Penso che ci sia stata una grande novità per quanto riguarda i giovani. C’è stato una sorta di riciclaggio dal Sanremo classico con tutti i cantanti di sempre, forse perché i grandi nomi non vengono più al Festival – gli unici son stati Ranieri, Albano e Morandi. Il resto è stato tutto cambiato. Devo dire che a me ha fatto molto piacere, largo ai giovani.
A proposito di giovani, oggi non guardano molta tv ma stanno più sui social. Lei che rapporto ha con il pubblico più giovane e come si fa a togliersi di dosso l’etichetta di “boomer”?
Io questa etichetta me la tengo, perché non sono un social, nel senso che metto sul web soltanto i miei spettacoli, ma le foto e i luoghi, un po’ come fanno i giapponesi, quello no. Me ne sto nel mio limbo. Capisco che ormai si va avanti solo a follower ma a me sinceramente non mi interessa perché lo ritengo un mondo finto, virtuale, dove non si parla più, non ci si abbraccia più, non ci si parla più se non su queste piattaforme, che poi rimangono di una freddezza incredibile. A me viene da ridere quando sento dire “siamo amici su Facebook”. Ma com’è possibile se non ti ho mai vista?

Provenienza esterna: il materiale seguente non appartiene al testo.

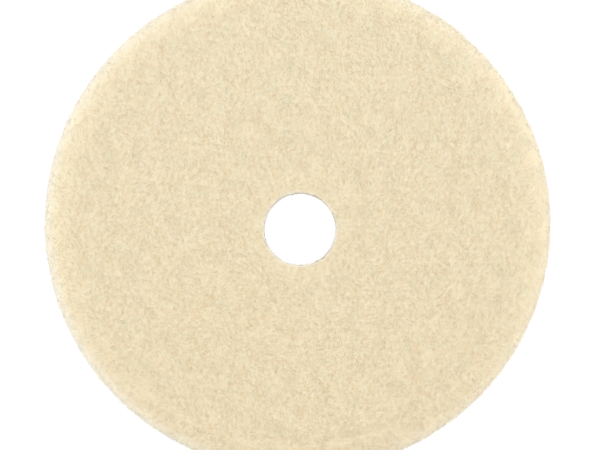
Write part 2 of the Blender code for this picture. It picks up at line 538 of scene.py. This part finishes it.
def make_locks():
    """A lock at each place, rooted so that its tip ends where the shears cut it:
    root = tip + normal * (stand - rise of the spine). The locks lie flatter at the lip of the
    hole and at the rim, and are longer, rounder and more uneven on the side."""
    outline, run, distance, angle = spread_roots(LOCKS)
    tips, normal, downhill = on_fleece(outline, run, distance, angle)
    radius = axis_distance(tips)
    lip = 1 - ramp(radius, HOLE_RADIUS + 2.5 * MM, HOLE_RADIUS + 6 * MM)
    rim = ramp(radius, PAD_RADIUS - 12 * MM, PAD_RADIUS - 5 * MM)
    side = rim * (1 - ramp(tips[:, 2], FACE_HEIGHT - 13 * MM, FACE_HEIGHT - 7 * MM))
    combed = np.maximum(lip, rim)

    rng = np.random.default_rng(22)
    count = len(tips)
    length = (LOCK_LENGTH + 0.2 * MM * rng.normal(size=count)) * (1 + 0.15 * rim - 0.45 * lip + 0.7 * side)
    lean = lock_leans(tips, normal, downhill, lip, rim, rng)
    start = np.radians(60 + 6 * combed + 4 * rng.normal(size=count))
    end = np.radians(99 + 2 * combed + 3 * rng.normal(size=count))
    girth = LOCK_GIRTH + 0.03 * MM * rng.normal(size=count)
    girth = girth.clip(0.12 * MM, 0.35 * MM) * (1 + 0.2 * side)
    rise_of_tip = length * (np.sin(end) - np.sin(start)) / (end - start)
    uneven = MM * rng.normal(size=count) * (0.025 * (1 - 0.8 * combed) + 0.1 * side)
    stand = swell(tips) + uneven - LOCK_SINK * (1 + 0.25 * combed)
    root = tips + normal * (stand - rise_of_tip)[:, None]
    crimp = LOCK_CRIMP * (1 - 0.5 * combed + 1.5 * side)
    roundness = LOCK_ROUNDNESS * (1 - 0.9 * combed) * (1 - side) + SIDE_ROUNDNESS * side
    locks = lock_mesh(root, normal, lean, length, girth, start, end, crimp, roundness, rng)
    points, faces, rise, facing = locks
    tone_and_light = mottle_and_painted_slope(tips) + rng.normal(0, 0.06, count) * (1 - 0.8 * combed + 3.3 * side)
    whole = {"tone_and_light": np.clip(tone_and_light, 0, 1), "highlight": painted_highlight(tips), "furrow_shade": painted_furrow_shade(tips)}
    points = trimmed(fallen(points))

    wool = lock_finish()
    part = -(-count // LOCK_PIECES)
    for k in range(LOCK_PIECES):
        mine = slice(k * part, min(count, (k + 1) * part))
        own, own_faces = points[mine], faces[: len(points[mine]) * LOCK_FACES]
        values = {key: np.repeat(numbers[mine], LOCK_POINTS) for key, numbers in whole.items()}
        values["rise"] = rise[mine]
        new_piece(f"wool_locks_{k + 1}", own, own_faces, wool, "lambswool", facing[mine], **values)


make_locks()

# ---------------------------------------------------------------------------------------
# The stray fibres
# Single fibres that the shears missed stand out of the fleece, most of them round the
# outer edge, and make its outline soft.
# ---------------------------------------------------------------------------------------

STRAY_FIBRES = 24000


def make_stray_fibres():
    """Thin cones of 4 points each: a triangle round the root and one tip, at root + length
    times a direction between the fleece's normal and a chance heading."""
    rng = np.random.default_rng(41)
    outline = even(fleece_outline(), 0.1 * MM)
    run = np.linspace(0, 1, len(outline))
    edge = run[np.searchsorted(outline[:, 0], PAD_RADIUS - 2 * MM)]
    anywhere = rng.random(STRAY_FIBRES) < 0.12
    at = np.where(anywhere, rng.random(STRAY_FIBRES), rng.uniform(edge, 0.99, STRAY_FIBRES))
    angle = rng.uniform(0, math.tau, STRAY_FIBRES)
    place, normal, _ = on_fleece(outline, run, at, angle)
    heading = 1.1 * normal + 0.75 * rng.normal(size=(STRAY_FIBRES, 3))
    heading += np.maximum(0.25 - (heading * normal).sum(axis=1), 0)[:, None] * normal
    heading /= np.linalg.norm(heading, axis=1, keepdims=True)
    side = np.cross(heading, rng.normal(size=(STRAY_FIBRES, 3)))
    side /= np.linalg.norm(side, axis=1, keepdims=True)
    other = np.cross(heading, side)
    thick = rng.uniform(0.03, 0.045, (STRAY_FIBRES, 1)) * MM
    long = rng.uniform(0.9, 1.7, (STRAY_FIBRES, 1)) * MM
    root = place - normal * 0.4 * MM
    turns = (0, math.tau / 3, 2 * math.tau / 3)
    corners = [root + thick * (side * math.cos(a) + other * math.sin(a)) for a in turns]
    points = np.stack([*corners, root + long * heading], axis=1)
    one = np.array([(0, 1, 3), (1, 2, 3), (2, 0, 3), (2, 1, 0)])
    faces = (one[None] + 4 * np.arange(STRAY_FIBRES)[:, None, None]).reshape(-1, 3)
    finish = Finish("stray fibres", roughness=0.8)
    # Their colour runs from the rim's painted highlight to a paler cream: painted highlight too.
    finish.set(base_color=finish.mix(finish.noise(900), WOOL_HIGHLIGHT, (0.92, 0.89, 0.80)))
    new_piece("wool_stray_fibres", trimmed(fallen(points)), faces, finish.material, "lambswool")


make_stray_fibres()

# ---------------------------------------------------------------------------------------
# The lambskin
# The tanned skin that the wool grows from, about a millimetre thick. Its flesh side is
# buffed to a suede and glued down, and its die-cut edge shows in the hole and under the
# skirt of wool.
# ---------------------------------------------------------------------------------------

HIDE_FOOT = hide_low.z - 0.15 * MM  # half way down the CAD's gap, which the glue fills
CUT_RADIUS = HOLE_RADIUS + 0.1 * MM  # of the hole through the lambskin and the layers under it
LAMBSKIN_STEPS = 720  # round the pad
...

Lei è stato anche in Sardegna diverse volte, la prima nel ‘97 per il film “Gratta e vinci” e poi nel 2007 con “Le ragioni dell’aragosta” insieme a Sabina Guzzanti. Che ricordi ha di quegli anni?
Sì vengo qui da circa quarant’anni. Il primo ricordo è sensoriale, sento l’odore del mirto. Forse la più bella isola del mondo, a mezz’ora da Roma. È un posto sensazionale, è ancora a dimensione d’uomo, cosa che non è Roma. E poi c’è la bellezza delle montagne, la bellezza del mare, dell’enogastronomia, dell’entroterra. Qui c’è storia. E quindi evviva la Sardegna!